TASK INSTRUCTIONS:
Nothing but the lines from the one containing "materials = make_materials()" down to the one containing "obj.data.transform(world)", both included, should be echoed, and each exactly as it stands.

DATA EXTRACT:
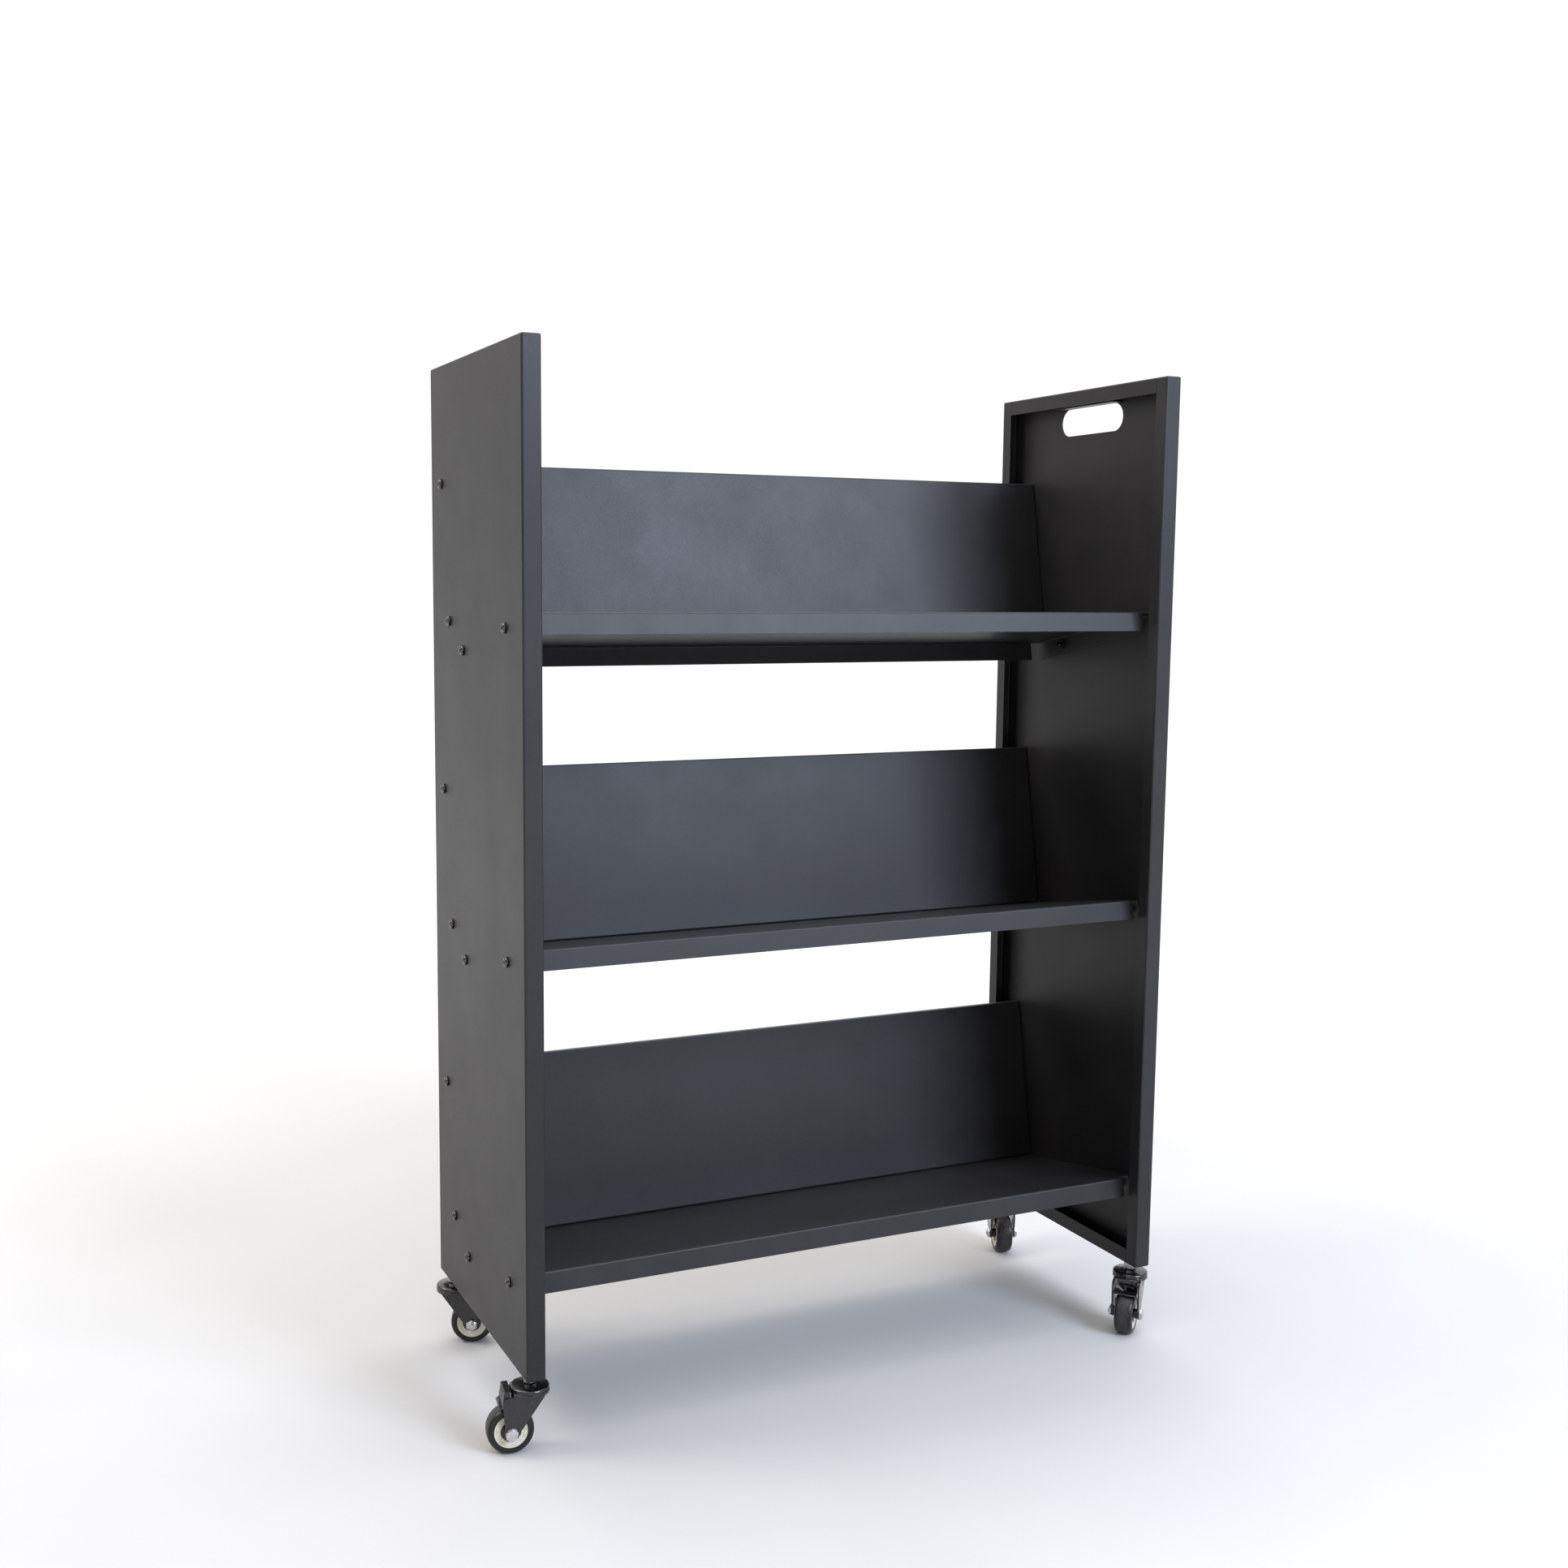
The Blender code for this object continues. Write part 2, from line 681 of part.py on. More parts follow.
def make_stem(name, parent, material):
    """The threaded stem with its hexagon, and the kingpin below it that holds the fork."""
    head_top = -FORK_HEAD_BOTTOM - GAP
    profile = (
        (0, STEM_LENGTH),
        (STEM_RADIUS - MM, STEM_LENGTH),
        (STEM_RADIUS, STEM_LENGTH - MM),
        (STEM_RADIUS, -STEM_HEX_HEIGHT / 2),
        (KINGPIN_RADIUS, -STEM_HEX_HEIGHT / 2),
        (KINGPIN_RADIUS, head_top),
        (KINGPIN_HEAD_RADIUS, head_top),
        (KINGPIN_HEAD_RADIUS, head_top - 1.4 * MM),
        (KINGPIN_HEAD_RADIUS * 0.6, head_top - 2.2 * MM),
        (0, head_top - 2.2 * MM),
    )
    stem = turned(name, profile, SEGMENTS_STEM, bpy.data.collections["book_cart"], material)
    hexagon = bmesh.new()
    add_cylinder(hexagon, (0, 0, -GAP), (0, 0, -STEM_HEX_HEIGHT), STEM_HEX_RADIUS, 6)
    cutter = cutter_from(f"{name}_hexagon", hexagon)
    combine(stem, cutter, "UNION")
    for piece in (stem, cutter):
        piece.parent = parent


def make_wheel(tag, parent, materials):
    """Tyre and hub, turned about the wheel's own Z, with a flat facet of the tyre downwards."""
    parts = bpy.data.collections["book_cart"]
    half, outer, inner = TYRE_HALF_WIDTH, WHEEL_RADIUS, TYRE_INNER_RADIUS
    # The facets' flats, and not their corners, are at the wheel's radius.
    outer = outer / math.cos(math.pi / SEGMENTS_TYRE)
    drop, inset = TYRE_SHOULDER
    tyre_profile = (
        (inner, half - 0.4 * MM),
        (inner + 2.5 * MM, half),
        (outer - drop, half - inset / 4),
        (outer, half - inset),
        (outer, inset - half),
        (outer - drop, inset / 4 - half),
        (inner + 2.5 * MM, -half),
        (inner, -half + 0.4 * MM),
    )
    tyre = turned(f"caster_{tag}_tyre", tyre_profile, SEGMENTS_TYRE, parts, materials["tyre_rubber"])
    rim = inner - GAP
    ring = half - 0.8 * MM
    web = 5 * MM
    bore = AXLE_HOLE_RADIUS
    hub_profile = (
        (bore, HUB_BOSS_HALF),
        (HUB_BOSS_RADIUS, HUB_BOSS_HALF),
        (HUB_BOSS_RADIUS, web),
        (HUB_CORE_RADIUS, web),
        (HUB_CORE_RADIUS, ring - MM),
        (rim, ring),
        (rim, -ring),
        (HUB_CORE_RADIUS, -ring + MM),
        (HUB_CORE_RADIUS, -web),
        (HUB_BOSS_RADIUS, -web),
        (HUB_BOSS_RADIUS, -HUB_BOSS_HALF),
        (bore, -HUB_BOSS_HALF),
    )
    hub = turned(f"caster_{tag}_hub", hub_profile, SEGMENTS_HUB, parts, materials["hub_plastic"])
    # Half a facet of turn puts a flat of the tyre, and not a corner, on the floor.
    for piece in (tyre, hub):
        piece.parent = parent
        piece.rotation_euler = (math.radians(90), math.pi / SEGMENTS_TYRE, 0)


def make_axle(tag, parent, material):
    """The axle bolt through the legs and the hub, and the nut on its other end."""
    parts = bpy.data.collections["book_cart"]
    face = FORK_OUTER_HALF + GAP
    bolt_bm = bmesh.new()
    add_cylinder(bolt_bm, (0, face, 0), (0, face + AXLE_HEX_HEIGHT, 0), AXLE_HEX_RADIUS, 6)
    bolt = object_from(f"caster_{tag}_axle_bolt", bolt_bm, parts, material)
    shank_bm = bmesh.new()
    add_cylinder(shank_bm, (0, -AXLE_TIP, 0), (0, face + MM, 0), AXLE_RADIUS, SEGMENTS_SMALL)
    shank = cutter_from(f"caster_{tag}_axle_shank", shank_bm)
    combine(bolt, shank, "UNION")
    nut_bm = bmesh.new()
    add_cylinder(nut_bm, (0, -face - AXLE_HEX_HEIGHT, 0), (0, -face, 0), AXLE_HEX_RADIUS, 6)
    nut = object_from(f"caster_{tag}_axle_nut", nut_bm, parts, material)
    hole_bm = bmesh.new()
    add_cylinder(
        hole_bm,
        (0, MM - face, 0),
        (0, -face - AXLE_HEX_HEIGHT - MM, 0),
        AXLE_RADIUS + GAP,
        SEGMENTS_SMALL,
    )
    hole = cutter_from(f"caster_{tag}_axle_nut_hole", hole_bm)
    combine(nut, hole, "DIFFERENCE")
    for piece in (bolt, shank, nut, hole):
        piece.parent = parent


def pedal_outline():
    """Side view of the brake pedal about its pivot: a square cap, a face plate and a foot lip."""
    reach, drop = PEDAL_LIP_REACH, PEDAL_LIP_DROP
    back = -PEDAL_BARREL_RADIUS - 0.7 * MM
    face = 5.6 * MM
    knee = drop - 2.8 * MM
    return [
        (back, 3.0 * MM),
        (back, PEDAL_CAP_HEIGHT - 0.6 * MM),
        (back + 0.6 * MM, PEDAL_CAP_HEIGHT),
        (face - 2.6 * MM, PEDAL_CAP_HEIGHT),
        (face - 1.4 * MM, PEDAL_CAP_HEIGHT - 1.4 * MM),
        (face, -knee),
        (reach, -drop),
        (reach - 0.4 * MM, -drop - 1.7 * MM),
        (face - 0.6 * MM, -knee - 2.6 * MM),
        (face - 2.7 * MM, -knee - 1.0 * MM),
        (face - 3.4 * MM, 0),
        (face - 4.4 * MM, 3.0 * MM),
    ]


def make_pedal(name, parent, material):
    """The brake pedal, whose origin is its pivot: two short journals turn in the fork legs."""
    half, reach = PEDAL_HALF_WIDTH, FORK_OUTER_HALF - 0.2 * MM
    blank = prism(pedal_outline(), half)
    pedal = object_from(name, blank, bpy.data.collections["book_cart"], material)
    barrel, journal = bmesh.new(), bmesh.new()
    add_cylinder(barrel, (0, -half, 0), (0, half, 0), PEDAL_BARREL_RADIUS, SEGMENTS_SMALL)
    add_cylinder(journal, (0, -reach, 0), (0, reach, 0), PEDAL_JOURNAL_RADIUS, SEGMENTS_SMALL)
    joined = (cutter_from(f"{name}_barrel", barrel), cutter_from(f"{name}_journal", journal))
    for piece in joined:
        combine(pedal, piece, "UNION")
    for piece in (pedal, *joined):
        piece.parent = parent


def new_empty(name, location, parent=None):
    empty = bpy.data.objects.new(name, None)
    bpy.data.collections["book_cart"].objects.link(empty)
    empty.location = location
    empty.parent = parent
    empty.empty_display_size = 20 * MM
    return empty


def make_caster(tag, side_x, side_y, heading, has_brake, materials):
    """A caster under one corner. Its local +X is its heading, from the stem towards the axle."""
    swivel = new_empty(f"caster_{tag}_swivel_axis", stem_point(side_x, side_y))
    swivel.rotation_euler = (0, 0, math.radians(heading))
    axle_place = (TRAIL, 0, -(FLOOR_CLEARANCE - WHEEL_RADIUS))
    axle = new_empty(f"caster_{tag}_wheel_axis", axle_place, swivel)
    make_stem(f"caster_{tag}_stem", swivel, materials["zinc_steel"])
    make_fork(f"caster_{tag}_fork", swivel, materials["black_fork"], has_brake)
    make_wheel(tag, axle, materials)
    make_axle(tag, axle, materials["zinc_steel"])
    if has_brake:
        x, z = PEDAL_PIVOT
        pivot = new_empty(f"caster_{tag}_pedal_axis", (x, 0, z), swivel)
        make_pedal(f"caster_{tag}_brake_pedal", pivot, materials["black_fork"])


# ---------------------------------------------------------------- assembly


def evaluated_box():
    """The lowest and highest corner of all parts, from their evaluated meshes."""
    graph = bpy.context.evaluated_depsgraph_get()
    corners = []
    for obj in bpy.data.collections["book_cart"].objects:
        if obj.type != "MESH":
            continue
        evaluated = obj.evaluated_get(graph)
        matrix = evaluated.matrix_world
        corners += [matrix @ vertex.co for vertex in evaluated.data.vertices]
    low = Vector(min(corner[i] for corner in corners) for i in range(3))
    high = Vector(max(corner[i] for corner in corners) for i in range(3))
    return low, high


def stand_on_origin():
    """Moves the cart so that the middle of its box's bottom is at the origin."""
    bpy.context.view_layer.update()
    low, high = evaluated_box()
    shift = Vector(((low.x + high.x) / 2, (low.y + high.y) / 2, low.z))
    for obj in bpy.data.objects:
        if obj.parent is None:
            obj.location -= shift


def make_cart():
    clear_scene()
    new_collection("book_cart")
    new_collection("cutters", hidden=True)
    materials = make_materials()
    coat = materials["powder_coat"]
    make_end_panel("left_end_panel", -1, coat, has_slot=False)
    make_end_panel("right_end_panel", 1, coat, has_slot=True)
    for shelf, height in zip(SHELF_NAMES, SHELF_HEIGHTS):
        frame = shelf_matrix(height)
        make_tray(f"{shelf}_tray", frame, coat)
        make_back_plate(f"{shelf}_back_plate", frame, coat)
    make_shelf_bolts(materials["shelf_bolt"])
    for tag, (side_x, side_y, heading, has_brake) in CASTERS.items():
        make_caster(tag, side_x, side_y, heading, has_brake, materials)
    stand_on_origin()


make_cart()
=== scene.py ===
"""The looks of the steel book cart: fine meshes, materials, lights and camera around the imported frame.

Every piece is built in metres in the frame's own axes, and rides on the body of the CAD node that it
stands for: +X runs along the shelves, +Y points from the open front to the back and +Z is up.
"""

import json
import math

import bmesh
import bpy
from mathutils import Matrix, Vector

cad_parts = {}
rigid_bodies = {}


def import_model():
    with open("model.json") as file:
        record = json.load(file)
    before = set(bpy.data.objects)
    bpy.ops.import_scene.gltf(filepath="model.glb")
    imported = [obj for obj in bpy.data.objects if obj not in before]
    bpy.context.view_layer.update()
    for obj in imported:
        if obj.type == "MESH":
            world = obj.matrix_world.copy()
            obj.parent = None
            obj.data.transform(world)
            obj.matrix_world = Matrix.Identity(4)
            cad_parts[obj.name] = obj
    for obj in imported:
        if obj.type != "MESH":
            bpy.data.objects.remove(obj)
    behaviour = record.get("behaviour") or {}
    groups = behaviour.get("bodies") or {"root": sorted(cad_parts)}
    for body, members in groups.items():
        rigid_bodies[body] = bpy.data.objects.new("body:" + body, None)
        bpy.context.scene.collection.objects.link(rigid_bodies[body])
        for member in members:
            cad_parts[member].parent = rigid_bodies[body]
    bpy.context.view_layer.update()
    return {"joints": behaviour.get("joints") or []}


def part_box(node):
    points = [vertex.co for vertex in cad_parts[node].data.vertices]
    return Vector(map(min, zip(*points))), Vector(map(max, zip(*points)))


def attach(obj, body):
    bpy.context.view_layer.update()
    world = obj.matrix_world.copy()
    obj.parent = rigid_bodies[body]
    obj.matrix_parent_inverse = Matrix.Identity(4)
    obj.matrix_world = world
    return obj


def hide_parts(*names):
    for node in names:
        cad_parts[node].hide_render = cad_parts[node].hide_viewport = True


MM = 0.001
GAP = 0.3 * MM

# Folded sheet
SHEET = 1.2 * MM
BEND_RADIUS = 2.4 * MM
BEND_SEGMENTS = 5
PANEL_LIP = 19 * MM
SEAM_WIDTH = 0.5 * MM
CUT_MARGIN = 2 * MM

# Shelves: run goes back along the leaning tray, rise stands up from it
SHELF_HEIGHTS = {"top": 836 * MM, "middle": 473 * MM, "bottom": 110 * MM}
SHELF_FRONT = 32 * MM
LEAN = math.radians(10.5)
TRAY_RUN = 255 * MM
TRAY_FLANGE = 24 * MM
TRAY_FRONT_NOTCH = (20 * MM, 14 * MM)
TRAY_REAR_NOTCH = (12 * MM, 3 * MM)
BACK_RUN = 234 * MM
BACK_RISE = 217 * MM
BACK_FLANGE = 15 * MM
TRAY_BOLTS = {"tray_front": (30.7 * MM, -12 * MM), "tray_rear": (193.5 * MM, -12 * MM)}
BACK_BOLTS = {"back_low": (242.5 * MM, 30.3 * MM), "back_high": (242.5 * MM, 193.8 * MM)}

# Handle slot
SLOT_LENGTH = 130 * MM
SLOT_WIDTH = 35 * MM
SLOT_TOP = 20 * MM
GRIP_FLAP_DEPTH = 15 * MM
GRIP_FLAP_LENGTH = 122 * MM

# Shelf bolts
BOLT_HOLE_RADIUS = 3.4 * MM
BOLT_RADIUS = 3.0 * MM
BOLT_HEAD_RADIUS = 5.9 * MM
BOLT_HEAD_HEIGHT = 3.5 * MM
BOLT_SOCKET_RADIUS = 2.3 * MM
BOLT_LENGTH = 12 * MM
WELD_NUT_RADIUS = 5.4 * MM
WELD_NUT_HEIGHT = 5 * MM

# Casters, measured from the foot of the stem: +X is the heading, +Y the wheel's axis
STEM_INSET_Y = 24 * MM
STEM_RADIUS = 4.8 * MM
STEM_LENGTH = 14 * MM
STEM_BUSH_RADIUS = 8.2 * MM
STEM_HEX_RADIUS = 8.1 * MM
STEM_HEX_HEIGHT = 8.5 * MM
KINGPIN_RADIUS = 3.7 * MM
KINGPIN_HEAD_RADIUS = 7 * MM
FORK_HEAD_RADIUS = 22 * MM
FORK_HEAD_TOP = 9.4 * MM
FORK_HEAD_BOTTOM = 20.3 * MM
FORK_PLATE_TOP = 15 * MM
FORK_INNER_HALF = 15.2 * MM
FORK_OUTER_HALF = 17.4 * MM
FORK_REAR = 14 * MM
FORK_FRONT = 31.5 * MM
FORK_PLATE_FRONT = 20 * MM
LEG_END_RADIUS = 7 * MM
LEG_EDGE_ROUNDING = 0.5 * MM
AXLE_DROP = 60 * MM
TRAIL = 22.5 * MM
WHEEL_RADIUS = 26.5 * MM
TYRE_HALF_WIDTH = 11.6 * MM
TYRE_INNER_RADIUS = 19.0 * MM
HUB_CORE_RADIUS = 11.4 * MM
HUB_BOSS_RADIUS = 6.2 * MM
HUB_BOSS_HALF = 14.9 * MM
AXLE_RADIUS = 3.0 * MM
AXLE_HOLE_RADIUS = 3.4 * MM
AXLE_HEX_RADIUS = 7.3 * MM
AXLE_HEX_HEIGHT = 3.5 * MM
AXLE_TIP = 22.6 * MM
PEDAL_HALF_WIDTH = 14.7 * MM
PEDAL_PIVOT = (26.5 * MM, -22.5 * MM)
PEDAL_BARREL_RADIUS = 3.2 * MM
PEDAL_CAP_HEIGHT = 10 * MM
PEDAL_LIP_REACH = 9.5 * MM
PEDAL_LIP_DROP = 8.8 * MM
PEDAL_JOURNAL_RADIUS = 1.5 * MM
PEDAL_HOLE_RADIUS = 1.85 * MM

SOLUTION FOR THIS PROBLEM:
    materials = make_materials()
    coat = materials["powder_coat"]
    make_end_panel("left_end_panel", -1, coat, has_slot=False)
    make_end_panel("right_end_panel", 1, coat, has_slot=True)
    for shelf, height in zip(SHELF_NAMES, SHELF_HEIGHTS):
        frame = shelf_matrix(height)
        make_tray(f"{shelf}_tray", frame, coat)
        make_back_plate(f"{shelf}_back_plate", frame, coat)
    make_shelf_bolts(materials["shelf_bolt"])
    for tag, (side_x, side_y, heading, has_brake) in CASTERS.items():
        make_caster(tag, side_x, side_y, heading, has_brake, materials)
    stand_on_origin()


make_cart()
=== scene.py ===
"""The looks of the steel book cart: fine meshes, materials, lights and camera around the imported frame.

Every piece is built in metres in the frame's own axes, and rides on the body of the CAD node that it
stands for: +X runs along the shelves, +Y points from the open front to the back and +Z is up.
"""

import json
import math

import bmesh
import bpy
from mathutils import Matrix, Vector

cad_parts = {}
rigid_bodies = {}


def import_model():
    with open("model.json") as file:
        record = json.load(file)
    before = set(bpy.data.objects)
    bpy.ops.import_scene.gltf(filepath="model.glb")
    imported = [obj for obj in bpy.data.objects if obj not in before]
    bpy.context.view_layer.update()
    for obj in imported:
        if obj.type == "MESH":
            world = obj.matrix_world.copy()
            obj.parent = None
            obj.data.transform(world)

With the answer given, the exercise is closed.